I don’t really have any fandoms. Seriously, I’ve enjoyed a great many thing, but never with the passion that settles me into a specific genre or franchise or work or creator to the point where I use the word “fan” in the truest definition of the term. I’m very fluid and keep jumping around, preferring to constantly consume new things instead of reliving the same stuff over and over. I like the perspective this has given me on fandom, where I have a foot in the door of many groups, but am still scoping them out through a window as they focus so much of their lives on something that stirred deep passions within. Maybe I’ll find something that does that to me one day. Maybe I don’t want to. The future is fluid and always changing, so I guess we’ll never know until we get there.

What is your proudest accomplishment or achievement?

I Hate/Love Remakes. It’s hard work maintaining a show, and I’m proud of myself for doing so month after month. Evie has been a fantastic person to meet and get to know, and the show has improved my ability to speak and express myself. And it’s important because the show does tie into a genuine belief I have, that everything deserves a fair chance to prove itself, and that nothing should be quickly dismissed just because of a certain label it bears and the stigma that people have, fairly or unfairly, built around it. “I used to hate remakes for simply being remakes, but then you came along and made me a little more open minded,” is something I’ve heard several times now, and it always makes me soar to know that, in some small way, I’m making a difference in how something is looked at.
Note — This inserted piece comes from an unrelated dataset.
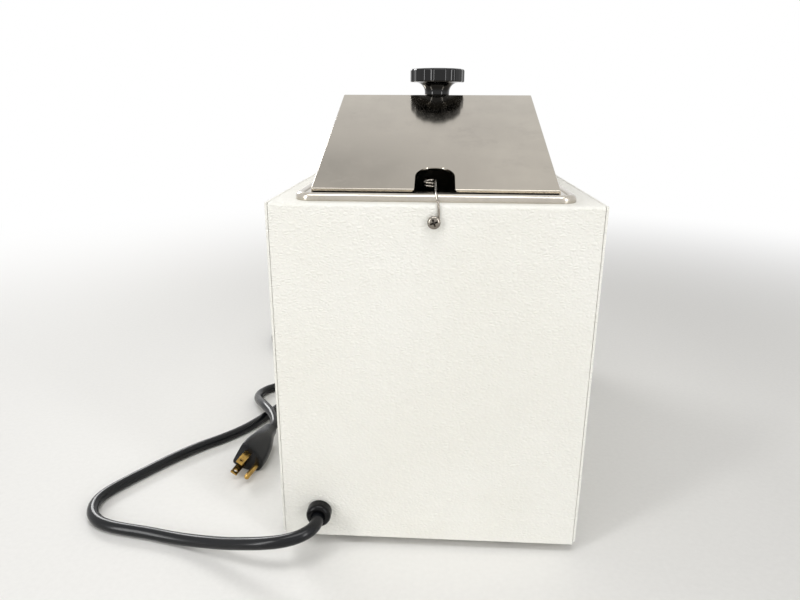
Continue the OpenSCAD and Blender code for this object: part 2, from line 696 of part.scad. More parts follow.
module lamp_lens() color([0.95, 0.45, 0.08]) {
    lens_r = lamp_hole_d / 2 - 1.1;
    lens_l = 9.5;
    dome_h = 2.2;
    dome_r = (lens_r * lens_r + dome_h * dome_h) / 2 / dome_h;
    translate([lamp_x, plate_y + 6, panel_z]) rotate([90, 0, 0]) rotate_extrude($fn = round_fn)
        polygon(concat([[0, 0], [lens_r, 0]],
            arc([0, lens_l + dome_h - dome_r], dome_r, acos(lens_r / dome_r), 90, 6)));
}

module control_plate() color([0.75, 0.76, 0.77]) difference() {
    translate([0, front_y, panel_z]) rotate([90, 0, 0]) linear_extrude(plate_t)
        round_rect(plate_w, plate_h, 4);
    rod_front(thermo_x, front_y + cut, panel_z, thermo_hole_d / 2, plate_t + 2 * cut);
    rod_front(lamp_x, front_y + cut, panel_z, lamp_hole_d / 2, plate_t + 2 * cut);
    block([switch_x - switch_hole_w / 2, plate_y - cut, panel_z - switch_hole_h / 2],
          [switch_x + switch_hole_w / 2, front_y + cut, panel_z + switch_hole_h / 2]);
    at_plate_corners() rod_front(0, plate_t + cut, 0, 1.3, plate_t + 2 * cut, 24);
}

module plate_screws() color([0.78, 0.78, 0.8])
    at_plate_corners() rotate([-90, 0, 0]) pan_screw(1.2, 2.4, 1.2, 6);

// Three clamps side by side, each open at both ends
module terminal_block() color([0.88, 0.87, 0.8]) difference() {
    block([term_x - 22, term_y, base_z], [term_x + 22, term_y + term_l, base_z + 16]);
    for (x = [-14, 0, 14]) {
        translate([term_x + x, term_y + term_l / 2, term_z + 4]) cylinder(h = 7, r = 3, $fn = 32);
        rod_back(term_x + x, term_y - cut, term_z, 2.2, term_l + 2 * cut, 32);
    }
}

module terminal_screws() color([0.78, 0.78, 0.8]) for (x = [-14, 0, 14])
    translate([term_x + x, term_y + term_l / 2, term_z + 4]) difference() {
        cylinder(h = 3.5, r = 2.8, $fn = 32);
        translate([-3, -0.4, 2.3]) cube([6, 0.8, 2]);
    }

// Stud with a washer and a nut on the base plate, for the earth wire
module earth_stud() color([0.8, 0.65, 0.3]) translate([term_x + 26, term_y - 22, base_z]) {
    cylinder(h = 1, r = 5, $fn = 32);
    cylinder(h = 12, r = 2.5, $fn = 32);
    translate([0, 0, 1]) cylinder(h = 3.5, r = 4 / cos(30), $fn = 6);
}

// Insulated wires from the terminal block to the switch, thermostat, limit thermostat and heating element
module wiring() color([0.75, 0.16, 0.12]) {
    wire_r = 1.3;
    low_z = base_z + 3;
    limit_y = mid_y - tank_out_l / 2 - 12.5;
    run_y = duct_y + 1;
    tube([[term_x - 14, term_y, term_z], [term_x - 14, term_y - 6, term_z],
          [term_x - 13, term_y - 16, low_z], [term_x - 12, term_y - 60, low_z],
          [term_x - 6, mid_y, low_z], [switch_x - 2, spade_y + 64, low_z],
          [switch_x, spade_y + 30, low_z + 6], [switch_x, spade_y + 16, panel_z - 16],
          [switch_x, spade_y + 7, panel_z - 8], [switch_x, spade_y, panel_z - 8]], wire_r);
    tube([[switch_x, spade_y, panel_z], [switch_x, spade_y + 6, panel_z],
          [switch_x - 12, spade_y + 18, panel_z - 1], [switch_x - 34, spade_y + 22, panel_z - 2],
          [lamp_x - 14, spade_y + 22, panel_z - 3], [thermo_x + 16, thermo_back_y + 12, panel_z - 2],
          [thermo_x + 6, thermo_back_y + 6, panel_z - 2], [thermo_x + 6, thermo_back_y, panel_z - 2]],
         wire_r);
    tube([[term_x + 14, term_y, term_z], [term_x + 14, term_y - 6, term_z],
          [term_x + 15, term_y - 16, low_z], [wire_x - 2, mid_y + 40, low_z],
          [wire_x, mid_y - 80, low_z], [wire_x, run_y + 16, low_z],
          [wire_x, run_y + 4, low_z + 8], [wire_x, run_y, low_z + 24], [wire_x - 1, run_y, shield_z - 10],
          [wire_x - 6, run_y, shield_z + 2], [limit_x + 16, run_y, stud_z - 6],
          [limit_x + 8, limit_y, limit_z - 28], [limit_x + 4, limit_y, limit_z - 16],
          [limit_x + 4, limit_y, limit_z - 0.4]], wire_r);
}

// End of the mains cord inside the cabinet, from the bushing's mouth to the terminal block
module inner_lead() color([0.06, 0.06, 0.065]) tube([
    [gland_x, back_y + gland_out, gland_z], [gland_x, back_y, gland_z],
    [gland_x, inner_back_y - gland_in - 1, gland_z], [gland_x - 3, inner_back_y - gland_in - 9, gland_z - 2],
    [gland_x - 9, inner_back_y - gland_in - 18, gland_z - 5],
    [(gland_x - 8 + term_x) / 2, inner_back_y - gland_in - 26, gland_z - 9],
    [term_x + 3, term_y + term_l + 12, term_z + 2], [term_x, term_y + term_l + 6, term_z + 1],
    [term_x, term_y + term_l, term_z + 1]], cord_d / 2, 12);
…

What do you do when you’re not online?

I have a full time job as a personal care attendant for my handicapped sister, and otherwise prep for stuff I do online. Online is my life now. I’m into so many projects that I’m almost always working on them, and all the little side things I read and watch still get tiny mentions here and there to start conversations with my friends.

What is your dream job?

Permanent Resident Sperm Donor.

Or Noted Film and Media Critic.

Or “Hey, I know that guy! He’s… you know, he’s that guy, who did the thing!”

What is your greatest pet peeve?

Dismissiveness. People don’t like what they don’t like, but I hate it when people are dismissed because of what they like or things are dismissed because of labels that are thrown on them long before they’ve come out and had a chance to prove themselves. You could be missing out on the greatest friend or experience of your lifetime because you gave it a roll of the eye and a cold shoulder with an attitude of “I don’t care. Fuck off.”

I even see this all the time online among our own community where people start a discussion, someone chimes in with their thoughts, and that argument is tossed away with an “I don’t care” or stone cold silence as the debate is suddenly dropped. If you have no interest, fine. But don’t start the discussion in the first place if you aren’t willing to see it through.

The worst is when I say I like something and people are all “Well of course you do! You’re Noel. LOL XD” in a way that completely dismisses my opinion before I’m given a chance to raise points as to why I liked it. Be fair people. Give me a chance and agree or disagree based on genuine issues.

Also, don’t chew your nails. That’s gross. You’re essentially spitting on everything you touch without any thought for whoever comes into contact with it next.

I also don’t like puppies and kick them at every opportunity.

Noel can be followed on Twitter (@NoelCT) and LiveJournal (noelct)

10 thoughts on “Meet the Failcrew – Noel Thingvall

  1. I’ll admit I may have made the “Of course you do” mistake in the past but it’s not intended as dismissive. I just think it’s funny. I’m still interested to find out why you like it.

    In all seriousness, your “not in too deep” perspective is exactly what makes you such a good critic. I may not always agree with you on certain things, but I always know you’re giving things a fair chance, and that’s a lot better than some critics do.

    • Thank you. For a while, I’ve intentionally maintained that level of distance, even from the things I love because, as a critic, I want to know something well enough to understand it, but not be so swept away that I lose the layers of multiple contextual viewpoints. And that swings both ways as I rarely hate anything with a passion, too. I mean, look at me and Twilight.

      Most people don’t mean anything by the “Of course you do!” line, it’s just caught on as more of a recurring joke than I’m comfortable with.

  2. Noel, This is my first comment I have ever made on this site… But I need to say I have MAJOR respect for you! Why? Because you are a breath of fresh air from the constant cynasism and snark of other online reviewers. Oh, don’t get me wrong, I love a good old fashion Nostalgia Critic rant like the next guy. But it’s nice to listen to someone who can have an actual opinion without flying into the ” rageing nerd who yells and swears at everything” mode.

    I love Made of Fail, I love Hate/Love Remakes, and all the people in the fail crew who bring on the funny.

    Thank you!

  3. The tiara is a nice touch, I think…

    I do wanna say I love your podcast because I like hearing what you (and your cohorts) think of various movies and their remakes. It makes one realize what does (and sometimes doesn’t) go into the whole process. And even if there are those who don’t agree, you still respect them about it, and that’s cool.

    Keep on truckin’.

  4. Been a fan more or less since episode 1 of Remakes (be proud you guys have been around long enough for your show to be shorthandedly condensed into a single word!)…I especially dig the way the show can ping pong back and forth from insightful analysis to irreverence to snark, often in the same sentence. Long live the podcast, and hope there’s a Seven Samurai/Magnificent Seven episode in the future (Idea!).

  5. Thanks, Benjamin J.

    Seven Samurai/Magnificent Seven is definitely on the to do list. We’re waiting to see what happens with the currently in-development remake, which just signed a director.